**RECORDED INFORMATION:**
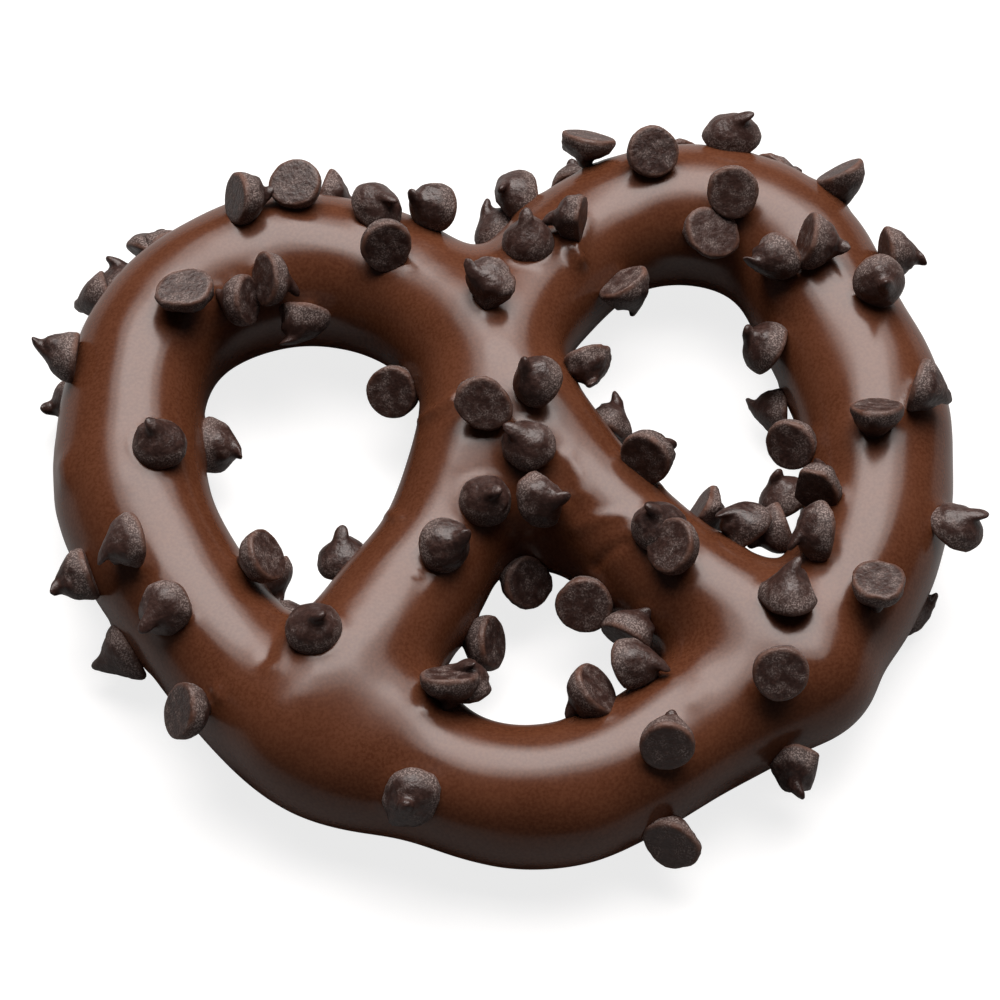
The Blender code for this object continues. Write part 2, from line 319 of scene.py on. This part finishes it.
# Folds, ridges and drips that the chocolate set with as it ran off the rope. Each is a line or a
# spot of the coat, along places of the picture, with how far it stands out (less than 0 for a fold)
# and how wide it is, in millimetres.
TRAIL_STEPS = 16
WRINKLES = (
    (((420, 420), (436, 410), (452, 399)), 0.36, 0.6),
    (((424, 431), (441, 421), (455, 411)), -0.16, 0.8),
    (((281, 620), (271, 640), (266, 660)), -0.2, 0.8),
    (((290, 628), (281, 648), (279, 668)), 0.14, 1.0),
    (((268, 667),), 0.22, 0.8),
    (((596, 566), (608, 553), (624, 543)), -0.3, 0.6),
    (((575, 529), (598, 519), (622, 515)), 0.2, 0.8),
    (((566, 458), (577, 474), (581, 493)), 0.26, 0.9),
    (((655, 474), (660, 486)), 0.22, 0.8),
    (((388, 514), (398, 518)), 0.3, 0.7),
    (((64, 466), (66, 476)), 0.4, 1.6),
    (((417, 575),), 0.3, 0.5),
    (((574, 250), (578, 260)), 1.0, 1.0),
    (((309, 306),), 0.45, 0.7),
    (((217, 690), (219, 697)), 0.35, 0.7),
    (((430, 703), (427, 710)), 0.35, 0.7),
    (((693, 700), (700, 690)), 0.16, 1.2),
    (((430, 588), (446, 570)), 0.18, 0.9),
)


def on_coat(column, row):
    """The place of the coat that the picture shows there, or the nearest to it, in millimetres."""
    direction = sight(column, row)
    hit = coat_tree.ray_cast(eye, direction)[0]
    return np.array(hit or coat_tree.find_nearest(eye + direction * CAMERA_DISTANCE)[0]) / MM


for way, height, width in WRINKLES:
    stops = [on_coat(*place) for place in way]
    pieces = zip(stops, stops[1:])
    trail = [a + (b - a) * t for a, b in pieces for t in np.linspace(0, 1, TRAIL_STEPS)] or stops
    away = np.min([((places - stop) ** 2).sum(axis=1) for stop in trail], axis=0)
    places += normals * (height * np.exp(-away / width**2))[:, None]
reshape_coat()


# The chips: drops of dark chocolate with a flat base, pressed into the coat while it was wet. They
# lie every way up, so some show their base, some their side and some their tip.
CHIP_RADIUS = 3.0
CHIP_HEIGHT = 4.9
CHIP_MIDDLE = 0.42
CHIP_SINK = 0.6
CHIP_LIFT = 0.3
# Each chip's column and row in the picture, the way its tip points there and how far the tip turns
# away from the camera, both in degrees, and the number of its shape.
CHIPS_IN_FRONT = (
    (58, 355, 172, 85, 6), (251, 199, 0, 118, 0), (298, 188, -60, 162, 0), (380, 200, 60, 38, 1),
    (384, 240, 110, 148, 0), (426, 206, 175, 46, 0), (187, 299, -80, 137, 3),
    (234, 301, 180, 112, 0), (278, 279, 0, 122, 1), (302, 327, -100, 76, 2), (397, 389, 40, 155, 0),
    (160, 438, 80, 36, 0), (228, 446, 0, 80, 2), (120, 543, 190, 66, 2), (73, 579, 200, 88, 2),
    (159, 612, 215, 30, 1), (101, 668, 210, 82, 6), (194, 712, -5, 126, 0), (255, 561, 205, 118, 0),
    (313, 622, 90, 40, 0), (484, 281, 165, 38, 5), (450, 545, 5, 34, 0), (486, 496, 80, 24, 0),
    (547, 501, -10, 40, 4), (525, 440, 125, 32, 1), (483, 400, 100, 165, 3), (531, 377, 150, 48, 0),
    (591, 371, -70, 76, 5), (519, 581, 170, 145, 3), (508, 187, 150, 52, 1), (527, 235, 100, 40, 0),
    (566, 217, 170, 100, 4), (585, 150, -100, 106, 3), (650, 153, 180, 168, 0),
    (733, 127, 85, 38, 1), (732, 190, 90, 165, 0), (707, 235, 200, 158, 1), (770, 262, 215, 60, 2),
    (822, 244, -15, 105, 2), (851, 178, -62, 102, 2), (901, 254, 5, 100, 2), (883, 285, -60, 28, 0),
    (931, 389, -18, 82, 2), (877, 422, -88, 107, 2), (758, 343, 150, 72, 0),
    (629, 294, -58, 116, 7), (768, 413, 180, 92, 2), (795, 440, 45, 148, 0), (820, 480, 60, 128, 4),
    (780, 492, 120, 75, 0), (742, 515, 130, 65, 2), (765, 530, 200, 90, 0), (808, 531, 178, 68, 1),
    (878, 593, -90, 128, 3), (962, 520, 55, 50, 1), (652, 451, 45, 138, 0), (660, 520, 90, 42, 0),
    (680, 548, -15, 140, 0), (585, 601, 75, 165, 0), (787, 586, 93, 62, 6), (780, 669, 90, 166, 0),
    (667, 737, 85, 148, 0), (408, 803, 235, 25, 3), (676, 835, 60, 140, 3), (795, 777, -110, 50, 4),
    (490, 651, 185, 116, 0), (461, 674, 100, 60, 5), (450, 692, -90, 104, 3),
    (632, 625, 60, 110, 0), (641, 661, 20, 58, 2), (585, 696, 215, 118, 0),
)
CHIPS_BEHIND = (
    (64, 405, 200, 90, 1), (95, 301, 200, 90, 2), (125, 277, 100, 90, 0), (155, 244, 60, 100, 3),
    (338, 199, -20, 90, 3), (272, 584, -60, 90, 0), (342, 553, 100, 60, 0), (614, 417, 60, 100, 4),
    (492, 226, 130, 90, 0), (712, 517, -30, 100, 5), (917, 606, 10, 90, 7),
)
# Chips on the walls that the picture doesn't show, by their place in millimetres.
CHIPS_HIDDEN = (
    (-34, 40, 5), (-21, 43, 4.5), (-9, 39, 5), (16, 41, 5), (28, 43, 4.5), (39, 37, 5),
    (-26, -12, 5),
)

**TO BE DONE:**
Repeat the material word for word from its opening line up to and including the line containing "reshape_coat()".

**OUTPUT BELOW:**
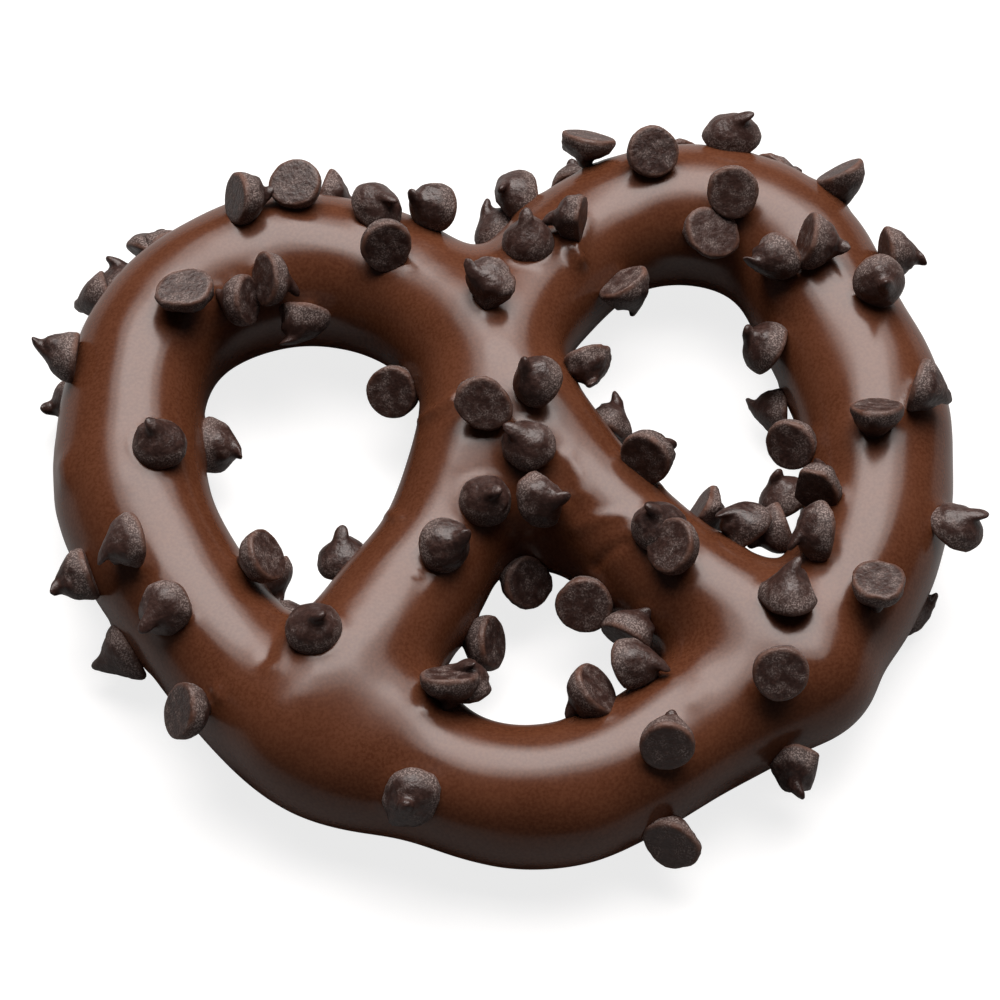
The Blender code for this object continues. Write part 2, from line 319 of scene.py on. This part finishes it.
# Folds, ridges and drips that the chocolate set with as it ran off the rope. Each is a line or a
# spot of the coat, along places of the picture, with how far it stands out (less than 0 for a fold)
# and how wide it is, in millimetres.
TRAIL_STEPS = 16
WRINKLES = (
    (((420, 420), (436, 410), (452, 399)), 0.36, 0.6),
    (((424, 431), (441, 421), (455, 411)), -0.16, 0.8),
    (((281, 620), (271, 640), (266, 660)), -0.2, 0.8),
    (((290, 628), (281, 648), (279, 668)), 0.14, 1.0),
    (((268, 667),), 0.22, 0.8),
    (((596, 566), (608, 553), (624, 543)), -0.3, 0.6),
    (((575, 529), (598, 519), (622, 515)), 0.2, 0.8),
    (((566, 458), (577, 474), (581, 493)), 0.26, 0.9),
    (((655, 474), (660, 486)), 0.22, 0.8),
    (((388, 514), (398, 518)), 0.3, 0.7),
    (((64, 466), (66, 476)), 0.4, 1.6),
    (((417, 575),), 0.3, 0.5),
    (((574, 250), (578, 260)), 1.0, 1.0),
    (((309, 306),), 0.45, 0.7),
    (((217, 690), (219, 697)), 0.35, 0.7),
    (((430, 703), (427, 710)), 0.35, 0.7),
    (((693, 700), (700, 690)), 0.16, 1.2),
    (((430, 588), (446, 570)), 0.18, 0.9),
)


def on_coat(column, row):
    """The place of the coat that the picture shows there, or the nearest to it, in millimetres."""
    direction = sight(column, row)
    hit = coat_tree.ray_cast(eye, direction)[0]
    return np.array(hit or coat_tree.find_nearest(eye + direction * CAMERA_DISTANCE)[0]) / MM


for way, height, width in WRINKLES:
    stops = [on_coat(*place) for place in way]
    pieces = zip(stops, stops[1:])
    trail = [a + (b - a) * t for a, b in pieces for t in np.linspace(0, 1, TRAIL_STEPS)] or stops
    away = np.min([((places - stop) ** 2).sum(axis=1) for stop in trail], axis=0)
    places += normals * (height * np.exp(-away / width**2))[:, None]
reshape_coat()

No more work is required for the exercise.